See McAlpin, at 466-67; see also Grayson, 438 U.S. at 55-58 (Stewart, J., dissenting) (noting that without a determination that defendant's testimony was actually false, additional punishment is not merited). We agree with the Martinez court's statement: "Although it is not disputed [that the defendant] lied under oath, that is not the offense for which he was being sentenced. Lying under oath is a separate offense, which the State could charge if it wished to do so." Martinez, at 56.

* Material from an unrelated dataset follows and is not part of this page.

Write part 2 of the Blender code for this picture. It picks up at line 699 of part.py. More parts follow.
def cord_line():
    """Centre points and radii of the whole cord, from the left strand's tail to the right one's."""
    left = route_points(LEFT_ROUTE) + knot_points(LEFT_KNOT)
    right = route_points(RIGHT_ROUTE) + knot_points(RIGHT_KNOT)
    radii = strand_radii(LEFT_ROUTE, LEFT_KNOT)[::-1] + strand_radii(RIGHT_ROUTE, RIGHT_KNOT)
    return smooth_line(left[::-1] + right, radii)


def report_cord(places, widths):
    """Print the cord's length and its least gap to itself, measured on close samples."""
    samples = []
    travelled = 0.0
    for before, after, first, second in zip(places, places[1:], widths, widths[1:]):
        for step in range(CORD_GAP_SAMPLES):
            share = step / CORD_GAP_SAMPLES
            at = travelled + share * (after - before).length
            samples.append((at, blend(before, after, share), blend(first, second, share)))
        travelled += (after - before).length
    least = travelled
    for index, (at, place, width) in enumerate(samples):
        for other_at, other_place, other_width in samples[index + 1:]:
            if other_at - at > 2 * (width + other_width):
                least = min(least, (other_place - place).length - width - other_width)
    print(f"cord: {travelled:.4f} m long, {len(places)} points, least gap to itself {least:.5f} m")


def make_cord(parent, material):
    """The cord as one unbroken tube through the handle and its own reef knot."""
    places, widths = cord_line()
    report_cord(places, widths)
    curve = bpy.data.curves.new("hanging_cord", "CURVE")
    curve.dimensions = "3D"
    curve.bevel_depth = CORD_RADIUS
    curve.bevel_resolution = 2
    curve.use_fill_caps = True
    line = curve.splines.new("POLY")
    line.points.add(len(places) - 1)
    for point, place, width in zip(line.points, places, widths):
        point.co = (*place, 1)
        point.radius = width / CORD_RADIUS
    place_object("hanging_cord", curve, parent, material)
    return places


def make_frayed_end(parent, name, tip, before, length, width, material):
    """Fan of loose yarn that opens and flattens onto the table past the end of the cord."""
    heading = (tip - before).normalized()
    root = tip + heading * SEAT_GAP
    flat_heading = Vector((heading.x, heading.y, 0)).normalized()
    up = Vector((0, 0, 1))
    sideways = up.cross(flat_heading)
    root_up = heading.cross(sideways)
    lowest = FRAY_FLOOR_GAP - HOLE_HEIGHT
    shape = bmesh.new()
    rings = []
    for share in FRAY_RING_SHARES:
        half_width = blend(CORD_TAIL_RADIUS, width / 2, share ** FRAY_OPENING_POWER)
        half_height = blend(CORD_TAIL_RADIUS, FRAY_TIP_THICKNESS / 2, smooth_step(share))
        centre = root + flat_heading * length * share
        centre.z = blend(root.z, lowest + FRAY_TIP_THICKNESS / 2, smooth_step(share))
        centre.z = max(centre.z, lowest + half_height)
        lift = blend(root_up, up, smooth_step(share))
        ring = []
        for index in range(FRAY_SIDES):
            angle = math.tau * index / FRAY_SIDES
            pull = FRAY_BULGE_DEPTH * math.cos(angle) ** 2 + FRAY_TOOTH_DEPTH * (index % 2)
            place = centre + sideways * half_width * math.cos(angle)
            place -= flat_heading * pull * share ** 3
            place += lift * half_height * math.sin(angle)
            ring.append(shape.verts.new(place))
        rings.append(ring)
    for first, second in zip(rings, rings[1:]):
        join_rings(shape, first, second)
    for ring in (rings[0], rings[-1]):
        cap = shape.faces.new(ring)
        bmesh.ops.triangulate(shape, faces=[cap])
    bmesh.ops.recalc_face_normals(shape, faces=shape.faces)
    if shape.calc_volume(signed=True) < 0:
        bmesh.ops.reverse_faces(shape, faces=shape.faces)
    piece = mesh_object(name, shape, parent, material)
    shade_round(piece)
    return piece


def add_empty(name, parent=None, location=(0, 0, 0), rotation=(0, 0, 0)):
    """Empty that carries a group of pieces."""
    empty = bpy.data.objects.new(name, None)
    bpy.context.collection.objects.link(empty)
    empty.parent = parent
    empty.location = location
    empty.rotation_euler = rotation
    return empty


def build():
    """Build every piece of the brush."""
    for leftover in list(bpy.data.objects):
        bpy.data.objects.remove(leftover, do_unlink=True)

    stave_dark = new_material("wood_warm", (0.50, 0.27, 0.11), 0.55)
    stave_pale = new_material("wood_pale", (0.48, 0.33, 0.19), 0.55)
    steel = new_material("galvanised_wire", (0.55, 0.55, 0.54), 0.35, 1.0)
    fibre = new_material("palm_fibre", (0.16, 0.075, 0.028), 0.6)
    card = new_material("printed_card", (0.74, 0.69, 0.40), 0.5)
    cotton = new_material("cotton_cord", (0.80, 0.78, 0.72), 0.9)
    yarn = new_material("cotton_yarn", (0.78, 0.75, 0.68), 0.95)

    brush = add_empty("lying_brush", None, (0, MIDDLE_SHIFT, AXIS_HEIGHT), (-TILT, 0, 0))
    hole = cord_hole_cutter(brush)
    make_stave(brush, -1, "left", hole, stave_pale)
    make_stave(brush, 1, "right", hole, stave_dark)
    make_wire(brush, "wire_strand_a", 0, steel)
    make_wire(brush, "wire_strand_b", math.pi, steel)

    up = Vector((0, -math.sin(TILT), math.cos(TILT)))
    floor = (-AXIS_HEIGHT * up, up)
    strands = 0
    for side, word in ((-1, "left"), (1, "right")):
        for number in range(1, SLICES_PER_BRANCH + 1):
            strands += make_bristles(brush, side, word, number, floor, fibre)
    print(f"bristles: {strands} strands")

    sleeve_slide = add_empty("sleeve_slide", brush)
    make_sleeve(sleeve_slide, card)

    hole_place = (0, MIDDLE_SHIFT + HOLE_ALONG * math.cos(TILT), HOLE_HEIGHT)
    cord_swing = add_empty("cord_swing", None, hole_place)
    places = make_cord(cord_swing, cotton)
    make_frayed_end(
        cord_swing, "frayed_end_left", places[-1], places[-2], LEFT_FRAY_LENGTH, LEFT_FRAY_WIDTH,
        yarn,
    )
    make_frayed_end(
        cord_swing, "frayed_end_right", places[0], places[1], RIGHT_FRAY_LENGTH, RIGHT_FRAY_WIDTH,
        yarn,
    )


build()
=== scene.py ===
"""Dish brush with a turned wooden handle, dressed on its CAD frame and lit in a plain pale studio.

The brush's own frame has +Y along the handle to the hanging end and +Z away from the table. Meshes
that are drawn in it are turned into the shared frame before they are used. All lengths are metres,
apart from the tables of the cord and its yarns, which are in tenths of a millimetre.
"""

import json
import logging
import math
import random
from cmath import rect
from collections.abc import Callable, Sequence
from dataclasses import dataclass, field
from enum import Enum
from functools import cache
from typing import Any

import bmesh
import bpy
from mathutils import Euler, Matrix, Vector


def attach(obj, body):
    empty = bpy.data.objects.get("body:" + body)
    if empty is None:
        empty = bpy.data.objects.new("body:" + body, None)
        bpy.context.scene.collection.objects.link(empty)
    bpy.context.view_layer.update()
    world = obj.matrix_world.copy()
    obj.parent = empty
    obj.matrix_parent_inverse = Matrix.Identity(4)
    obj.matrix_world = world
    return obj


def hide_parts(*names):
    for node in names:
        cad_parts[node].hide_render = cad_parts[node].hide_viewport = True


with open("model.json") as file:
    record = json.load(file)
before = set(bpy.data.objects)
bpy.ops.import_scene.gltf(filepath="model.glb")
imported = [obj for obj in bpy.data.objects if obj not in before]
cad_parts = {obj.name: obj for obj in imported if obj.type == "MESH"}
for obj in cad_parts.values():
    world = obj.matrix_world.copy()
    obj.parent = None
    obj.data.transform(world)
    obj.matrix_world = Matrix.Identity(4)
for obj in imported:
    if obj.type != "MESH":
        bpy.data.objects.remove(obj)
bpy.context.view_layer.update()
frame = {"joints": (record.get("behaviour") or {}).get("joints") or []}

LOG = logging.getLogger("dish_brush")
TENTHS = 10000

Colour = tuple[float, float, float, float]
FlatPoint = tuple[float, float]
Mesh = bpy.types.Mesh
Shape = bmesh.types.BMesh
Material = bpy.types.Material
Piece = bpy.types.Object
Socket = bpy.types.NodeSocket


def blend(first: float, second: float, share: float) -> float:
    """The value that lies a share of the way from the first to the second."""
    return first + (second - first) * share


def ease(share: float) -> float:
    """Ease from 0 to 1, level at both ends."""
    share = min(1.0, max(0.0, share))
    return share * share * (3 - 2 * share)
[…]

Alternatives to an exceptional sentence for lying under oath are available to the judge and prosecutor by pursuing a perjury conviction. The Washington Criminal Code provides for first and second degree perjury, which are felonies, and false swearing, which is a gross misdemeanor. RCW 9A.72. Additionally, RCW 9.72.090 provides a mechanism for a judge to immediately jail a witness, or demand a witness' appearance, in order to answer to a charge of perjury whenever it appears probable to that judge that perjury has been committed.

[4] We hold, based on the explicit language of RCW 9.94A-.390, as well as consideration of the "real facts" doctrine found in RCW 9.94A.370(2), that a judge's determination that a defendant lied under oath is not a sufficient basis for an exceptional sentence under the Sentencing Reform Act of 1981. The "real facts" doctrine does not allow facts which establish the elements of crimes completely unconnected to those charged to be considered in meting out an exceptional sentence. Moreover, the 1986 amendments to the SRA indicate that any aggravating factors considered in imposing an exceptional sentence should be related to the crime with which the defendant is charged. There is no binding precedent in the case law which would mandate departure from the clear language of the statute. While judges and prosecutors may be justifiably annoyed by having to endure a defendant's testimony which flies in the face of the clear weight of the evidence, the proper remedy is an additional charge of perjury. We affirm the Court of Appeals, and remand this case to the trial court for resentencing within the standard range.

DORE, C.J., and UTTER, BRACHTENBACH, DOLLIVER, ANDERSEN, SMITH, GUY, and JOHNSON, JJ., concur.